President John Magufuli's still-nascent government has been hit with substantial external aid cuts just months before it unveils its maiden budget for fiscal year 2016/17.
 
It was confirmed yesterday that 10 out of a group of 14 western donor entities have announced their withdrawal of general budget support to Tanzania, hence potentially losing the country hundreds of millions of US dollars in foreign aid.
 
The four entities that are still thus far supporting the country's national budget are the European Union (EU), the World Bank, the African Development Bank (AfDB) and Denmark, according to the permanent secretary in the Ministry of Finance and Planning, Servacius Likwelile.
 
“The number of development partners has decreased but we remain optimistic to see more partners coming in to support the national budget," Likwelile told journalists yesterday in Dar es Salaam. 
 
Apart from the four already mentioned, other members of the official donor group that provides general budget support (GBS) to the Tanzanian government are Finland, Germany, Britain, Norway, Sweden, Ireland, Canada, and Japan.
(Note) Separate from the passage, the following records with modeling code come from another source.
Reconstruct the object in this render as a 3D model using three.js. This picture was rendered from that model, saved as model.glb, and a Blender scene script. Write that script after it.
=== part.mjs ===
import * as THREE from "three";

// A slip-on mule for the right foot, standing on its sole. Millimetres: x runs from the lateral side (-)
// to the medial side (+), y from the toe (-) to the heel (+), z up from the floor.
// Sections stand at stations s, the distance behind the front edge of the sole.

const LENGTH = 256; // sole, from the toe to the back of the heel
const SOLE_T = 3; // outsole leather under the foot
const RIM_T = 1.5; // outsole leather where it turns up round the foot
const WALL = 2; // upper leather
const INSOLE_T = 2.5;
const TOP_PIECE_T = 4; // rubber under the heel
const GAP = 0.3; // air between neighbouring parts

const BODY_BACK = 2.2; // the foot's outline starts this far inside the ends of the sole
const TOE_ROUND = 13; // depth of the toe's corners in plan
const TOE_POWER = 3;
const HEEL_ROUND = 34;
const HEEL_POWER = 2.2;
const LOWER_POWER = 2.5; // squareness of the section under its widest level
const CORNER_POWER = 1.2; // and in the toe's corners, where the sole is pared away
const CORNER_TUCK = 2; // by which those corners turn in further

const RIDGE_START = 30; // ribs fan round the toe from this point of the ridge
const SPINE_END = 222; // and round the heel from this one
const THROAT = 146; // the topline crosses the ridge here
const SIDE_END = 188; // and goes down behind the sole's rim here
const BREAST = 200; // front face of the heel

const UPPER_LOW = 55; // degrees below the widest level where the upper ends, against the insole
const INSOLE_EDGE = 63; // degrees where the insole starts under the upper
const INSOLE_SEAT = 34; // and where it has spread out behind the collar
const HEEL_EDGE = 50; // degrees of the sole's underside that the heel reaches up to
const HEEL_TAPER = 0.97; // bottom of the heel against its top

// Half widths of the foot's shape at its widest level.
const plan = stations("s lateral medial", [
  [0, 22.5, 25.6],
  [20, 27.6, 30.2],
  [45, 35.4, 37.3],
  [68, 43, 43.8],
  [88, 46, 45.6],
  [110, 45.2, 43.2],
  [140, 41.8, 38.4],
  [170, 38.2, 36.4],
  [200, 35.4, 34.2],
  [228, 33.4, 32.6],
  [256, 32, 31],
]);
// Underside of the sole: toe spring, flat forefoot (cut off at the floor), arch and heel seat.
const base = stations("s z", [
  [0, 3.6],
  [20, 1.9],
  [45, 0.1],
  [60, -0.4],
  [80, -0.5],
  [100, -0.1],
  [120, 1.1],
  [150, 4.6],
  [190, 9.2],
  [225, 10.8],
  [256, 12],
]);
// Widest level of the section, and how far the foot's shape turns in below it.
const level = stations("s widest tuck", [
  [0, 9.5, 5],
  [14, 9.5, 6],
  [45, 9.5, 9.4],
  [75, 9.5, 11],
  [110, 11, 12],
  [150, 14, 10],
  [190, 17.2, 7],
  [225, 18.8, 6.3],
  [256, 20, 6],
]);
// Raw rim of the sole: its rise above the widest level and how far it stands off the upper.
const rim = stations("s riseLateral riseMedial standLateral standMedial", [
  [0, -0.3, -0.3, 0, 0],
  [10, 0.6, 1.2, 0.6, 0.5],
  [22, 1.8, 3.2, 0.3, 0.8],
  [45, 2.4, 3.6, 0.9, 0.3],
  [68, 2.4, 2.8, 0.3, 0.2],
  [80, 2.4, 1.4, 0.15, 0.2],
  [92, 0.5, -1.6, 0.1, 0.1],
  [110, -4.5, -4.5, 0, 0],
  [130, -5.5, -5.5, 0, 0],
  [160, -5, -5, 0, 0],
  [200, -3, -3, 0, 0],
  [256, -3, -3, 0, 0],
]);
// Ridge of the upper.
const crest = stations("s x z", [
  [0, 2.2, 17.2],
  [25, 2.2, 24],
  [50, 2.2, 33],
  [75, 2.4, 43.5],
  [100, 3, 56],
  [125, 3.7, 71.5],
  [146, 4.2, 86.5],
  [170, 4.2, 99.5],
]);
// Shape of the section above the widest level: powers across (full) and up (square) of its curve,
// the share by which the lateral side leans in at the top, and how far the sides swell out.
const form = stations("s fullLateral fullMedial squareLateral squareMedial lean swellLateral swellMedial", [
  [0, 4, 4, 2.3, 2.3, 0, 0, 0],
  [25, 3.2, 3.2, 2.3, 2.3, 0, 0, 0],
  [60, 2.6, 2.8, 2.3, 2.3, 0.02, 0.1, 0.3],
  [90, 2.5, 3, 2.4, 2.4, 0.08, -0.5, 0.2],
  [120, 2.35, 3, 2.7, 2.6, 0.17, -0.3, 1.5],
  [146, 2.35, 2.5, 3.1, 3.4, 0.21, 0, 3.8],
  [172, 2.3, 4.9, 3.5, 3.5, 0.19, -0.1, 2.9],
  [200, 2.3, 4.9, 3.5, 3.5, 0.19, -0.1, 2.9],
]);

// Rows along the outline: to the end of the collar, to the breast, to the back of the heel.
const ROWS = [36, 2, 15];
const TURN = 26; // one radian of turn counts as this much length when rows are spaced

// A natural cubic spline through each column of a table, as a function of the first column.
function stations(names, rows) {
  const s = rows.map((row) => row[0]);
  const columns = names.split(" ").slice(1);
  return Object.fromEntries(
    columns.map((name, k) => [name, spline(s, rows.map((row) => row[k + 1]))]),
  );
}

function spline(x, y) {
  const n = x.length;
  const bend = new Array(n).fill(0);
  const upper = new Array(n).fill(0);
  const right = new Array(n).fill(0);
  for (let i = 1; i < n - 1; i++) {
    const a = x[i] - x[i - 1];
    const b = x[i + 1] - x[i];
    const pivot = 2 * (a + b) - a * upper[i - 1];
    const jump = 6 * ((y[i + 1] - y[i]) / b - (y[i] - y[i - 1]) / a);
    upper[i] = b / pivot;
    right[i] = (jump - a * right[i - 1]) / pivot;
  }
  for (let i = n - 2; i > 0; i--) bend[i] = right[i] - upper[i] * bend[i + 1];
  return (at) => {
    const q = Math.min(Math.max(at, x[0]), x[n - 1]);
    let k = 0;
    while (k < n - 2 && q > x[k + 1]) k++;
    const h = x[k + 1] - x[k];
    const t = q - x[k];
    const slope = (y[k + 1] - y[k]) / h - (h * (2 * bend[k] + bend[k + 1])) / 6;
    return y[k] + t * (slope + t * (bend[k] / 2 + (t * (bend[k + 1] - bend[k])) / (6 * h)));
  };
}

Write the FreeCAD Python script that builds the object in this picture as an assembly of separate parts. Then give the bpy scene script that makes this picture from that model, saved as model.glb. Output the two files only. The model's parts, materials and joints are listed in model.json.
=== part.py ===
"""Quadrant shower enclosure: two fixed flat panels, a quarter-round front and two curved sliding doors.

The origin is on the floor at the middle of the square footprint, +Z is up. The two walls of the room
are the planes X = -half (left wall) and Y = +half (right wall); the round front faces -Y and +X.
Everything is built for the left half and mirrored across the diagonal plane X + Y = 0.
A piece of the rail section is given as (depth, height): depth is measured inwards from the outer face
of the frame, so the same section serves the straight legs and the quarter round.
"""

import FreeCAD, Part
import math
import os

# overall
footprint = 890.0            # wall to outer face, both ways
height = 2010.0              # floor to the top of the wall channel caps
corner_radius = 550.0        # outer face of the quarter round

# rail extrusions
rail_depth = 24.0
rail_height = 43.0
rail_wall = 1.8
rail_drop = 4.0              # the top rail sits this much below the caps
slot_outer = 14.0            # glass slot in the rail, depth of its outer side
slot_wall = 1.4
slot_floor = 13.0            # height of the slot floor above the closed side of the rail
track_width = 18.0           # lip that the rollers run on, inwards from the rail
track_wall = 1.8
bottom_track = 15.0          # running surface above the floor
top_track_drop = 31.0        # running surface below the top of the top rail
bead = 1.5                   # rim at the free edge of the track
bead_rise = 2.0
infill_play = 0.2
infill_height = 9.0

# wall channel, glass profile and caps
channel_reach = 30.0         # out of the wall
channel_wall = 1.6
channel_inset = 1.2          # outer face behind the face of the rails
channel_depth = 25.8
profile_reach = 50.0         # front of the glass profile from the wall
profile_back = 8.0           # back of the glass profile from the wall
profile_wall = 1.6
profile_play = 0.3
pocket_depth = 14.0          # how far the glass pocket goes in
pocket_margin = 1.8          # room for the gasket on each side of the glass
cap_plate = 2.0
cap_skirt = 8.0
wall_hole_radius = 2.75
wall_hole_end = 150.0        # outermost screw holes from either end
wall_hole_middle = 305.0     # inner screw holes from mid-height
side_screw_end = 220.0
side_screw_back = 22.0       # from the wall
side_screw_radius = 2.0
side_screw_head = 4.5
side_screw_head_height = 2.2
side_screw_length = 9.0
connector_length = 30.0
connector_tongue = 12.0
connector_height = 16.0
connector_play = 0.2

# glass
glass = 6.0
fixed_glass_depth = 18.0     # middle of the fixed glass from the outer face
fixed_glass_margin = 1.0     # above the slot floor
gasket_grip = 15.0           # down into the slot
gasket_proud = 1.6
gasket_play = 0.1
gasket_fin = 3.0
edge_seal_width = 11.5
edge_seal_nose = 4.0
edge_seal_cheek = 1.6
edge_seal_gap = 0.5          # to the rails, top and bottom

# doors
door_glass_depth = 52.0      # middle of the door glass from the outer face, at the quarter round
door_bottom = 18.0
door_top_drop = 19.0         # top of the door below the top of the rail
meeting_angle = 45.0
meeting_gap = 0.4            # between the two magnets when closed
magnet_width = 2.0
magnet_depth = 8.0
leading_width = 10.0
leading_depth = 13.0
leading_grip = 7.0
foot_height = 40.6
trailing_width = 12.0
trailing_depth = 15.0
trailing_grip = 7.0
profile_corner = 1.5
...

Likwelile did not give reasons for their withdrawals.
 
The announcement came just a day after the Millennium Challenge Corporation (MCC) programme, a United States government foreign aid agency, confirmed its cancellation of a $472 million (over 1 trillion/-) aid package to Tanzania because of Zanzibar’s disputed election.
 
In a Twitter message yesterday, outspoken opposition member of parliament Zitto Kabwe suggested that the EU could soon follow suit and cut off up to 800 million euros in aid to Tanzania.
 
Tanzania has long been one of Africa's biggest per capita aid recipients, for many years depending heavily on donor support for development projects.
 
According to Likwelile, there were initially a total of 14 development partners providing budget support to the government, a number which later dropped to 12 and has now been cut to four.
 
“Most of the development partners are encouraged by the fifth government’s efforts to boost tax collection and tighten government expenditure ... definitely we will see more development partners coming back to support the budget,” the PS said.
 
He was speaking after participating in the signing of a new loan agreement with the Japan International Cooperation Agency (JICA) worth the equivalent of 116.4bn/-, which he said will be channeled to the government's 2016/17 budget.
 
Back in 2014, the GBS donor group withheld nearly $500 million in budget support to Tanzania over corruption allegations tied to the infamous Tegeta Escrow account scandal involving how government monies set aside to pay the independent power producer IPTL was instead fraudulently used.
 
According to Zitto, less than 20 per cent of funds required for development expenditure in the annual budget are sourced from internal revenue channels, with the rest coming from external sources, usually in the form of loans or grants.
 
The Magufuli administration has announced plans to boost spending on industrial and infrastructure projects like better roads and reliable electricity in its first budget, while also cutting the budget deficit.
 
Under government budget guideline plans released in February, spending is expected to rise to 22.99 trillion/- in 2016/17 from 22.49trn/- previously, but the deficit will shrink to the equivalent of less than 3 per cent of gross domestic product, from 4.2 per cent.
 
Magufuli began his presidency back in November with a series of high profile moves aimed at reining in corruption and slashing wasteful spending within government.
 
On Tuesday this week he reiterated his call for Tanzanians to work hard towards ending the country’s dependence on donor money.
 
He is reported to have told a public rally in his home village in Chato district, Geita region that it was time for the country to wean itself off foreign aid which comes with conditions.
 
The government has already said it plans to borrow the equivalent of 1.78trn/- from external commercial sources during 2016/17, while financial aid and loans from development partners is expected to fall by 9.3 per cent to 2.1trn/- during the fiscal year.